Uzun’un kendisini ArgosAI’ın “acil aranacaklar listesine” sokacak türden bir özgeçmişi var. Şu anda, New York’taki Rochester Institute of Technology’e bağlı Global Cybersecurity Institute’te yönetici direktör olarak görev yapan Uzun, daha önce Xerox şirketlerinden PARC’ta (Palo Alto Research Center) inovasyondan sorumlu başkan yardımcısı olarak geliştirilen fikir ve teknolojileri hızlandırıp lisanslama yoluyla hızlı büyüyen teknoloji şirketlerine dönüştürmekten sorumluydu.

Ersin Uzun, yatırımcıların nelere ilgi duyduğunu ve her şeyden önce geliştirilen teknolojinin bir ürüne nasıl dönüştürülüp pazarlanabileceğini iyi bilen biri. ArgosAI’ın kendisine teknoloji geliştirmeden sonraki adımlarda destek verebilecek; Amazon Web Service EMEA Bölgesi Otomotiv Yönetici Direktörü olarak görev yapan Oğuzhan Tohumcu, PARC’ın eski CEO’su Tolga Kurtoğlu gibi isimlerin de yer aldığı güçlü bir yönetim kurulu var.
Kurtoğlu ve Uzun, ArgosAI gibi, tek bir alana odaklanan ve Ar-Ge süresi uzun bir teknoloji şirketinin, kısa sürede 100 milyon dolarlar seviyesinde kâr elde etmek isteyen yatırımcıların dikkatini çekmesinin pek mümkün olmadığının altını çiziyor. Ancak teknoloji geliştirme safhasını geride bırakan ArgosAI’in işi artık daha kolay: “Hem İstanbul Havalimanı hem İngiltere ve İtalya’da uluslararası havaalanlarında hizmet vermeye başladılar. Şu anda hedefine büyük ölçüde ulaşmış durumda ve önü çok açık” diyor Kurtoğlu.

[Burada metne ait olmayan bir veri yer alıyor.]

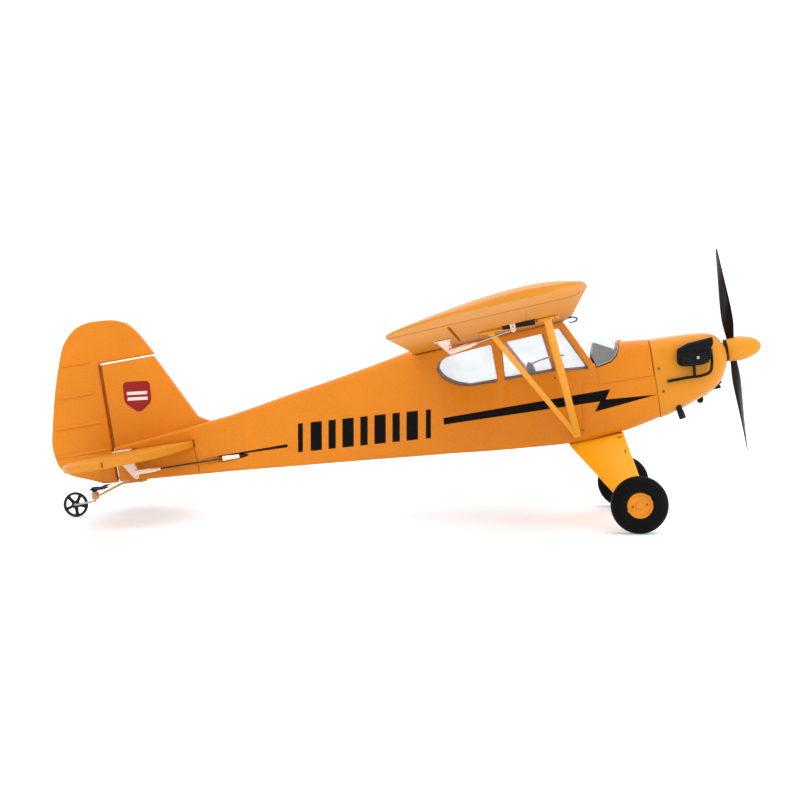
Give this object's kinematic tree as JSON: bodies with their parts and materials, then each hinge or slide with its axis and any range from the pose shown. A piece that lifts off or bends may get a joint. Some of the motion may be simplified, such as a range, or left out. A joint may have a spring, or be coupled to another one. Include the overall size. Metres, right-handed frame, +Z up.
{
  "type": "rc foam airplane",
  "caption": "High-wing tail-wheel radio-control foam airplane with strutted wing, hinged control surfaces, propeller, sprung tail wheel and lift-off nose hatch.",
  "frame": {"origin": "ground under the middle of the airplane's box, standing on its three wheels", "axes": "+X towards the nose, +Y to port, +Z up from the ground"},
  "size_m": [0.503, 0.65, 0.1898],
  "materials": {
    "yellow_foam": "matte",
    "yellow_plastic": "satin",
    "black_plastic": "satin",
    "tyre_foam_rubber": "matte",
    "clear_film": "gloss",
    "white_plastic": "satin",
    "steel_wire": "satin",
    "grey_plastic": "satin",
    "motor_metal": "satin",
    "circuit_board": "satin",
    "plywood": "matte",
    "battery_wrap": "gloss"
  },
  "bodies": {
    "airframe": {"aileron_lead": "black_plastic", "aileron_servo_left": "black_plastic", "aileron_servo_right": "black_plastic", "battery": "battery_wrap", "cowl": "yellow_plastic", "elevator_servo": "black_plastic", "engine_block_left": "black_plastic", "engine_block_right": "black_plastic", "exhaust_stub": "black_plastic", "fin": "yellow_foam", "firewall": "plywood", "flight_board": "circuit_board", "fuselage_left": "yellow_foam", "fuselage_right": "yellow_foam", "glazing_left": "clear_film", "glazing_right": "clear_film", "guide_tube_left": "white_plastic", "guide_tube_right": "white_plastic", "landing_gear": "yellow_plastic", "motor_stator": "motor_metal", "rudder_servo": "black_plastic", "seat": "grey_plastic", "stabilizer": "yellow_foam", "strut_front_left": "yellow_plastic", "strut_front_right": "yellow_plastic", "strut_rear_left": "yellow_plastic", "strut_rear_right": "yellow_plastic", "tail_bracket": "yellow_plastic", "wing_joiner": "steel_wire", "wing_left": "yellow_foam", "wing_right": "yellow_foam"},
    "propeller": {"propeller": "black_plastic", "spinner": "yellow_plastic", "motor_bell": "motor_metal"},
    "aileron_right": {"aileron_right": "yellow_foam", "aileron_horn_right": "white_plastic"},
    "aileron_left": {"aileron_left": "yellow_foam", "aileron_horn_left": "white_plastic"},
    "aileron_arm_right": {"aileron_arm_right": "white_plastic"},
    "aileron_arm_left": {"aileron_arm_left": "white_plastic"},
    "aileron_pushrod_right": {"aileron_pushrod_right": "steel_wire"},
    "aileron_pushrod_left": {"aileron_pushrod_left": "steel_wire"},
    "elevator": {"elevator": "yellow_foam", "elevator_horn": "white_plastic"},
    "elevator_pushrod": {"elevator_pushrod": "steel_wire"},
    "elevator_arm": {"elevator_arm": "white_plastic"},
    "rudder": {"rudder": "yellow_foam", "rudder_horn": "white_plastic"},
    "rudder_pushrod": {"rudder_pushrod": "steel_wire"},
    "rudder_arm": {"rudder_arm": "white_plastic"},
    "tail_wheel_strut": {"tail_wheel_strut": "steel_wire"},
    "tail_wheel": {"tail_wheel": "black_plastic"},
    "wheel_right": {"tyre_right": "tyre_foam_rubber", "hub_right": "yellow_plastic"},
    "wheel_left": {"tyre_left": "tyre_foam_rubber", "hub_left": "yellow_plastic"},
    "hatch": {"hatch": "yellow_foam", "windshield": "clear_film", "instrument_panel": "grey_plastic"}
  },
  "joints": [
    {"name": "propeller_spin", "type": "hinge", "parent": "airframe", "child": "propeller", "pos_m": [0.23245, 0, 0.11963], "axis": [0.9875, 0, 0.1578], "continuous": true},
    {"name": "aileron_right_hinge", "type": "hinge", "parent": "airframe", "child": "aileron_right", "pos_m": [0.04193, -0.1323, 0.13411], "axis": [0.0092, 0.9983, -0.0577], "range_deg": [-25, 25]},
    {"name": "aileron_arm_right_turn", "type": "hinge", "parent": "airframe", "child": "aileron_arm_right", "pos_m": [0.07697, -0.1323, 0.14332], "axis": [0, 1, 0], "range_deg": [-40, 40]},
    {"name": "aileron_pushrod_right_slide", "type": "slide", "parent": "airframe", "child": "aileron_pushrod_right", "axis": [-0.9441, 0, -0.3298], "range_m": [-0.006, 0.006]},
    {"name": "aileron_left_hinge", "type": "hinge", "parent": "airframe", "child": "aileron_left", "pos_m": [0.04193, 0.1323, 0.13411], "axis": [-0.0092, 0.9983, 0.0577], "range_deg": [-25, 25]},
    {"name": "aileron_arm_left_turn", "type": "hinge", "parent": "airframe", "child": "aileron_arm_left", "pos_m": [0.07697, 0.1323, 0.14332], "axis": [0, 1, 0], "range_deg": [-40, 40]},
    {"name": "aileron_pushrod_left_slide", "type": "slide", "parent": "airframe", "child": "aileron_pushrod_left", "axis": [-0.9441, 0, -0.3298], "range_m": [-0.006, 0.006]},
    {"name": "elevator_hinge", "type": "hinge", "parent": "airframe", "child": "elevator", "pos_m": [-0.1894, 0, 0.04717], "axis": [0, 1, 0], "range_deg": [-22, 22]},
    {"name": "rudder_hinge", "type": "hinge", "parent": "airframe", "child": "rudder", "pos_m": [-0.20698, 0, 0.04942], "axis": [-0.1578, 0, 0.9875], "range_deg": [-25, 25]},
    {"name": "elevator_pushrod_slide", "type": "slide", "parent": "airframe", "child": "elevator_pushrod", "axis": [-0.9867, -0.03, -0.1597], "range_m": [-0.0072, 0.0072]},
    {"name": "elevator_arm_turn", "type": "hinge", "parent": "airframe", "child": "elevator_arm", "pos_m": [0.0047, -0.00921, 0.05558], "axis": [0, 1, 0], "range_deg": [-45, 45]},
    {"name": "rudder_pushrod_slide", "type": "slide", "parent": "airframe", "child": "rudder_pushrod", "axis": [-0.9599, 0.0278, -0.2789], "range_m": [-0.0072, 0.0072]},
    {"name": "rudder_arm_turn", "type": "hinge", "parent": "airframe", "child": "rudder_arm", "pos_m": [0.00114, 0.00942, 0.07786], "axis": [0, 1, 0], "range_deg": [-45, 45]},
    {"name": "tail_wheel_steer", "type": "hinge", "parent": "airframe", "child": "tail_wheel_strut", "pos_m": [-0.221, 0, 0.0168], "axis": [-0.1578, 0, 0.9875], "range_deg": [-30, 30]},
    {"name": "tail_wheel_spin", "type": "hinge", "parent": "tail_wheel_strut", "child": "tail_wheel", "pos_m": [-0.23515, 0, 0.00902], "axis": [0, 1, 0], "continuous": true},
    {"name": "wheel_right_spin", "type": "hinge", "parent": "airframe", "child": "wheel_right", "pos_m": [0.16145, -0.079, 0.01904], "axis": [0, 1, 0], "continuous": true},
    {"name": "wheel_left_spin", "type": "hinge", "parent": "airframe", "child": "wheel_left", "pos_m": [0.16145, 0.079, 0.01904], "axis": [0, 1, 0], "continuous": true},
    {"name": "hatch_lift", "type": "slide", "parent": "airframe", "child": "hatch", "axis": [-0.1578, 0, 0.9875], "range_m": [0, 0.06]}
  ],
  "couplings": [
    {"joint": "aileron_arm_right_turn", "follows": "aileron_right_hinge", "ratio": 1.3204},
    {"joint": "aileron_pushrod_right_slide", "follows": "aileron_right_hinge", "m_per_rad": 0.011223},
    {"joint": "aileron_left_hinge", "follows": "aileron_right_hinge", "ratio": -1},
    {"joint": "aileron_arm_left_turn", "follows": "aileron_right_hinge", "ratio": -1.3204},
    {"joint": "aileron_pushrod_left_slide", "follows": "aileron_right_hinge", "m_per_rad": -0.011223},
    {"joint": "elevator_pushrod_slide", "follows": "elevator_hinge", "m_per_rad": 0.0137},
    {"joint": "elevator_arm_turn", "follows": "elevator_hinge", "ratio": -1.5222},
    {"joint": "rudder_pushrod_slide", "follows": "rudder_hinge", "m_per_rad": 0.0125},
    {"joint": "rudder_arm_turn", "follows": "rudder_hinge", "ratio": -1.3889},
    {"joint": "tail_wheel_steer", "follows": "rudder_hinge", "ratio": 1}
  ]
}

Yakın zamanda havalimanı alanında dünyanın en büyük şirketlerinden olan Belçika merkezli bir şirket ile yaptıkları iş ortaklığı hedeferine beklediklerinden çok daha kolay ulaşmalarını sağlayabilir. 175’ten fazla ülkede, 2 bin 700’den fazla havalimanına, aydınlatmadan güç ve kontrol sistemlerine, apron yönetiminden havalimanı ve kule yazılımlarına entegre çözümler sunan bir şirket ile distribütörlük anlaşması yaptılar. Karadeniz: “Onlar da Gatwick Havalimanı’nda faaliyet gösteriyor. Orada FOD tespiti yapmanın yanı sıra uçakların yanaşması sırasında etrafındaki güvenlikle ilgili diğer operasyonları da kontrol ediyoruz. Çalışmaya başladıktan hemen sonra havalimanı bizi bir araya getirdi.”

ArgosAI’ın FOD tespiti ile başladığı işin devamı, Karadeniz’in Gatwick’te yaptıklarını anlattığı gibi havalimanlarının otomasyon sürecine daha fazla katkıda bulunmak olacak. Ersin Uzun’un dediği gibi “Her şey artık yapay zeka ve otomasyona doğru gidiyor. FOD tespiti ArgosAI’ın ilk otomasyon ürünü. Havalimanındaki tüm yer operasyonlarını kontrol edecek sistemleri geliştirme kapasitesine sahipler. Bir kez havalimanlarına girdikten sonra bu sistemleri de geliştirip sunmaya en yakın şirket olacaklar.”

“Bir sonraki aşamada tespit ettiğimiz yabancı cisimlerin toplanması işini de insanlar değil, robotlar yapacak” diyor Karadeniz.

Ortaya bir unicorn çıkar mı? ArgosAI’ın ilk kurumsal yatırımcılarından olan MV Holding’in İş Geliştirme ve Yatırımlardan Sorumlu Yönetici Direktörü Nadir Doğan Kaşıkçı, çıkabileceğine inanıyor: “Belki bir yıl kadar kısa bir sürede değil ama biz bu potansiyelin olduğuna kesinlikle inanıyoruz.”